EXTRACTED MATERIAL |
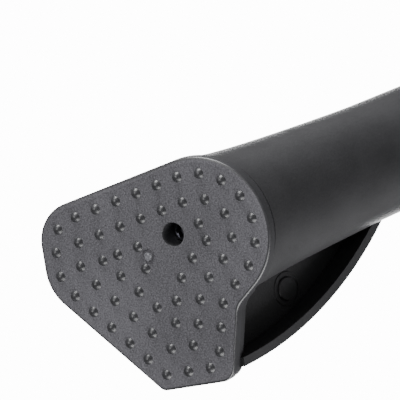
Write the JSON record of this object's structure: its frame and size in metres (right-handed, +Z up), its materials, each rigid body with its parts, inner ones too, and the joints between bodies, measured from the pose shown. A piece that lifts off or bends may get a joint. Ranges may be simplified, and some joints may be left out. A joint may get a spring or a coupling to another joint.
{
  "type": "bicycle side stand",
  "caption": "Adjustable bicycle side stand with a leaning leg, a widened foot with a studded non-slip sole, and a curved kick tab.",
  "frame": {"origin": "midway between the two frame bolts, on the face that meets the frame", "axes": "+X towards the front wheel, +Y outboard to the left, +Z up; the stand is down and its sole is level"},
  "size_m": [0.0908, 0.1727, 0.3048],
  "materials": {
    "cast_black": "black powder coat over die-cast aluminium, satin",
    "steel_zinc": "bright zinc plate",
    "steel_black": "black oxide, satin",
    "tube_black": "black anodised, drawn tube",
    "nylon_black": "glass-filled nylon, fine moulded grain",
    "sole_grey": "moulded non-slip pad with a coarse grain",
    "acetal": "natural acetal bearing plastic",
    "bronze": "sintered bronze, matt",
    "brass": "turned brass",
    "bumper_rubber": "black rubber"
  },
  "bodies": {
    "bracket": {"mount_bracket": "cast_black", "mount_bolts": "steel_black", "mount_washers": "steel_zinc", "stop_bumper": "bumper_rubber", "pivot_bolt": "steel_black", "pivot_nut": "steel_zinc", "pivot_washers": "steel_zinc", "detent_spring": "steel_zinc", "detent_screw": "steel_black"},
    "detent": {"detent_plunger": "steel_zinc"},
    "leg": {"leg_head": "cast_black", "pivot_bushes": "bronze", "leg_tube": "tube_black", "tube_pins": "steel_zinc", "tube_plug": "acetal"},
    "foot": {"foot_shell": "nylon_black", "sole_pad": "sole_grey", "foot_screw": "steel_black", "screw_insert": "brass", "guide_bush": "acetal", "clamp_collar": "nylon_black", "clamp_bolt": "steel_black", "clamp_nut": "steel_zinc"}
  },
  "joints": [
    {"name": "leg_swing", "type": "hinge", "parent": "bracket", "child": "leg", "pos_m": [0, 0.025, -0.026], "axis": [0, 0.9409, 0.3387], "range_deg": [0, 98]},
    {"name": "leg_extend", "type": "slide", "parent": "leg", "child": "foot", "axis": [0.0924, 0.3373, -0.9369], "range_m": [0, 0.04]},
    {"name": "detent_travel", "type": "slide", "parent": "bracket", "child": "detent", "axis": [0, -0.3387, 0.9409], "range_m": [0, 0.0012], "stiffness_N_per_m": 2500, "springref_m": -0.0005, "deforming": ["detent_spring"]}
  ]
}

* * *

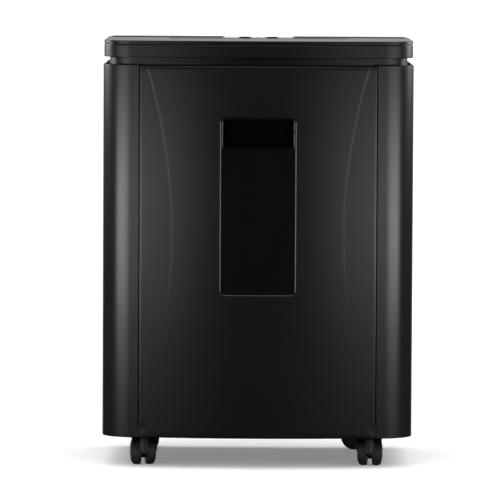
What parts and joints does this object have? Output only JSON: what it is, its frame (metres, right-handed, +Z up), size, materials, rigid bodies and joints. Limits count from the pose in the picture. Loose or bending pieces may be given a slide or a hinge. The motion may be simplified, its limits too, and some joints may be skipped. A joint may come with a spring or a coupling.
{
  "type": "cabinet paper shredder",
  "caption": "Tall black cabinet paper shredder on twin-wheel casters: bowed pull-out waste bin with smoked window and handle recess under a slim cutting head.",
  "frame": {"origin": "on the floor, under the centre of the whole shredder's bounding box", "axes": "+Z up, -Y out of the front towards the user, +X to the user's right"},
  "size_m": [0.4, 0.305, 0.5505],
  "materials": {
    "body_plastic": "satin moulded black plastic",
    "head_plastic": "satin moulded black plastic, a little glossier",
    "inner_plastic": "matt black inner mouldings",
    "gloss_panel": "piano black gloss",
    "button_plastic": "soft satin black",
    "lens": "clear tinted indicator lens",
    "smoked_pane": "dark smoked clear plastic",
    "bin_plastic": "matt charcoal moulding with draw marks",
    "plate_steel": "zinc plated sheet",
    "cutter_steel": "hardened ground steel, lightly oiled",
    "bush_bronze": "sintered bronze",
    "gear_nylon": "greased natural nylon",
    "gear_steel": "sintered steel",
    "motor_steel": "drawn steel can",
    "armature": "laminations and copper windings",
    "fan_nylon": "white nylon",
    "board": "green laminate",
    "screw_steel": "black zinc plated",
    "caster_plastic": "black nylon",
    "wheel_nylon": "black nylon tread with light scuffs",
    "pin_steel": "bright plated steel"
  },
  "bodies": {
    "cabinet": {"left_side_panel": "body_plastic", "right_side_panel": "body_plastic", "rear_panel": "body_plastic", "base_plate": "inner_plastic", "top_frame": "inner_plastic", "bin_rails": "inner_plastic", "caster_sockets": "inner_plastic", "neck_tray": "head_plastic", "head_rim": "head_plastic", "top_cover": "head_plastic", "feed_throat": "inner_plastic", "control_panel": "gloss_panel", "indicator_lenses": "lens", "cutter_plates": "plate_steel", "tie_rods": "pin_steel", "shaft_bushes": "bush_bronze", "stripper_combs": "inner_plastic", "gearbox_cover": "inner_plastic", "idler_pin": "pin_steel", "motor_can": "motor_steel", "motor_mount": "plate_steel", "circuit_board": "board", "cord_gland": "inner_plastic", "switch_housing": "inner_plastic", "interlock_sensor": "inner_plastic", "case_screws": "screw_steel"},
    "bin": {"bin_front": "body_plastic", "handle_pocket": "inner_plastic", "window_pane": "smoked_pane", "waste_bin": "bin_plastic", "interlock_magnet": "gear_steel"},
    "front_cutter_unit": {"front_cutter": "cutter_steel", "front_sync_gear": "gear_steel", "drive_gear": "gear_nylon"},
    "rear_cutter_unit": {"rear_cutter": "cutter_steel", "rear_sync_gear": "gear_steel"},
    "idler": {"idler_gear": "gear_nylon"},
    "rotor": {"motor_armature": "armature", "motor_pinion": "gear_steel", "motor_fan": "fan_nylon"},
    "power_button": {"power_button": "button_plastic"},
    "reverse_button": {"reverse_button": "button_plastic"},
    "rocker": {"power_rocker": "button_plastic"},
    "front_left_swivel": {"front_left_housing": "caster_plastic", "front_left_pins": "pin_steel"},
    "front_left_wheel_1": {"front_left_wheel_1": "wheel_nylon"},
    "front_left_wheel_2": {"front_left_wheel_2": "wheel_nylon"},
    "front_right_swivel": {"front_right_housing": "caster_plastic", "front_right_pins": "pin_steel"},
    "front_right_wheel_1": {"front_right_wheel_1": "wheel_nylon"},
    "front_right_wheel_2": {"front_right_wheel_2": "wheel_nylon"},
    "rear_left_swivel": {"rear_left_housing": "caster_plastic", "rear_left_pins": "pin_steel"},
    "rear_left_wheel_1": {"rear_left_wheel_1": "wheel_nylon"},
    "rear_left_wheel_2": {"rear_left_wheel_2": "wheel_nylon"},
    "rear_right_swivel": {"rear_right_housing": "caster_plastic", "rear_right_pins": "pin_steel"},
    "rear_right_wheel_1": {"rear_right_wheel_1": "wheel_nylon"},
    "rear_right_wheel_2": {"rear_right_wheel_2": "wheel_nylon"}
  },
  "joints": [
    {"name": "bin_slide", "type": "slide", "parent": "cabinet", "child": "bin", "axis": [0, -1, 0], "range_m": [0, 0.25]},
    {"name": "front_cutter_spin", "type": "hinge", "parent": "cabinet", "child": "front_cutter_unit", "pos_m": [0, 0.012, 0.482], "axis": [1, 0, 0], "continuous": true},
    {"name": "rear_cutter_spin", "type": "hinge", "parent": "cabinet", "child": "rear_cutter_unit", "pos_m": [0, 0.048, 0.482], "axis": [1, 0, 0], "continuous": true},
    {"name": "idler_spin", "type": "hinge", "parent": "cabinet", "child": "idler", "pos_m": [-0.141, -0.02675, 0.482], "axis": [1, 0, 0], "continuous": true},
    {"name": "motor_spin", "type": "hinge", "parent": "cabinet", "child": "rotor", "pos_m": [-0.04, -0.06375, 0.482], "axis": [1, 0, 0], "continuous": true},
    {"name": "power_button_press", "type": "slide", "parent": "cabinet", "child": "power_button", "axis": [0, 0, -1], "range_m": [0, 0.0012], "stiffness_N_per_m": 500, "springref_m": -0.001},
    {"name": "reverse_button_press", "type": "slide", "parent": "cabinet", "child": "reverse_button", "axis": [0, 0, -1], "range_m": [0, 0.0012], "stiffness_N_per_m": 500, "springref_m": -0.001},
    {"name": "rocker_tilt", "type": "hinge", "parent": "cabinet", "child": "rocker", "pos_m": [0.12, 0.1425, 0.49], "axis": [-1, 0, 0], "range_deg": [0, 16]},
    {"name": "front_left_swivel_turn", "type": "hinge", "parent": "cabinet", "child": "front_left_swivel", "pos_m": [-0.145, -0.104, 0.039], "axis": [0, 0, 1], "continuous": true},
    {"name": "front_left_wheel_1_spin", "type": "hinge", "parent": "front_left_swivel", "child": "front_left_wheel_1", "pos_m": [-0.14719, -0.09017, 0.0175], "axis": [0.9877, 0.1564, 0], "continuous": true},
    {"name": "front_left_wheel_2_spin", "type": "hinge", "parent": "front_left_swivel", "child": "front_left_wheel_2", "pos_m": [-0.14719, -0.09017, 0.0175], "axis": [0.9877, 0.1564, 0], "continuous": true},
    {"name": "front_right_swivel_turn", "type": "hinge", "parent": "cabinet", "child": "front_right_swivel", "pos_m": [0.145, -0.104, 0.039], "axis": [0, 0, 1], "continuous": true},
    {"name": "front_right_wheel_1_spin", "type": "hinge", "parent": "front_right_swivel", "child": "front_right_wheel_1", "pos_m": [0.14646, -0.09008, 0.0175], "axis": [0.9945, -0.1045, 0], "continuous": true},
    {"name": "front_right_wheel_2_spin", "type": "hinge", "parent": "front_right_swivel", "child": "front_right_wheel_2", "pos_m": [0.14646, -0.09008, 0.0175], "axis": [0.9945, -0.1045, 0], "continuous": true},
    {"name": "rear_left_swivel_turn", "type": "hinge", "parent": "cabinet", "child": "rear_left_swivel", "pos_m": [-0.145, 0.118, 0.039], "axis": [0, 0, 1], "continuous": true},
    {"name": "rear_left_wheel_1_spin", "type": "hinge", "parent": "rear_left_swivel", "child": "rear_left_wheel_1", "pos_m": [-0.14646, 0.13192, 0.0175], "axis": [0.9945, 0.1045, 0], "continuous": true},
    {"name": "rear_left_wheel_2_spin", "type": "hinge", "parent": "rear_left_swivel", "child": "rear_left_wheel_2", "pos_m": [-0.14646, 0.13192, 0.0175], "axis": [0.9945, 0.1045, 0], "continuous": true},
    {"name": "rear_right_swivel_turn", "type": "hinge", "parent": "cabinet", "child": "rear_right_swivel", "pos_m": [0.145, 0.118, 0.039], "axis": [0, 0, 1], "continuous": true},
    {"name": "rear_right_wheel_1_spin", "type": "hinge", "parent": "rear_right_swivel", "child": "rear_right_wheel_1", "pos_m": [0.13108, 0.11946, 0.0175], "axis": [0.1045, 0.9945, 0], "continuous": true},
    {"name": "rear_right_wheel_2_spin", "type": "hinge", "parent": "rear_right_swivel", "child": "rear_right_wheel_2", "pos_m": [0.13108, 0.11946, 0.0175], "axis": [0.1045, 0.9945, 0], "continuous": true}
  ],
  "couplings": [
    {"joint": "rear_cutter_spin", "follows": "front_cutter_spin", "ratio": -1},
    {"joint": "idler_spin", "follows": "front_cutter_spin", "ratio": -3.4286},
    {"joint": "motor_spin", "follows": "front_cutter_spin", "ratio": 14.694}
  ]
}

--

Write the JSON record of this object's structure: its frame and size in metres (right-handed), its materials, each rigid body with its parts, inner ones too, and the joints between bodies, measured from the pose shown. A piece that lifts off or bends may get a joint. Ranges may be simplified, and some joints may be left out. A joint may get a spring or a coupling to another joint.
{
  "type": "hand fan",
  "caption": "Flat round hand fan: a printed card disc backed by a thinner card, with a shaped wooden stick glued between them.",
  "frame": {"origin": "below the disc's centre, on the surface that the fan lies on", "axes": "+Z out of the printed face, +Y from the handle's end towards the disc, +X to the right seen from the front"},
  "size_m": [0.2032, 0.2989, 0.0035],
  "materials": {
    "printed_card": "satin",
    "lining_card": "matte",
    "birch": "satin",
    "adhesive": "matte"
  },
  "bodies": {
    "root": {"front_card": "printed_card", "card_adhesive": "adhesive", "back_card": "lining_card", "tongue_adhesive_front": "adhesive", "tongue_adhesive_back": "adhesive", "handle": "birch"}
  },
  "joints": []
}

TO DO | Pull out the lines above in which the word "joints" appears.

TASK RESULT |
Write the JSON record of this object's structure: its frame and size in metres (right-handed, +Z up), its materials, each rigid body with its parts, inner ones too, and the joints between bodies, measured from the pose shown. A piece that lifts off or bends may get a joint. Ranges may be simplified, and some joints may be left out. A joint may get a spring or a coupling to another joint.
  "joints": [
What parts and joints does this object have? Output only JSON: what it is, its frame (metres, right-handed, +Z up), size, materials, rigid bodies and joints. Limits count from the pose in the picture. Loose or bending pieces may be given a slide or a hinge. The motion may be simplified, its limits too, and some joints may be skipped. A joint may come with a spring or a coupling.
  "joints": [
Write the JSON record of this object's structure: its frame and size in metres (right-handed), its materials, each rigid body with its parts, inner ones too, and the joints between bodies, measured from the pose shown. A piece that lifts off or bends may get a joint. Ranges may be simplified, and some joints may be left out. A joint may get a spring or a coupling to another joint.
  "joints": []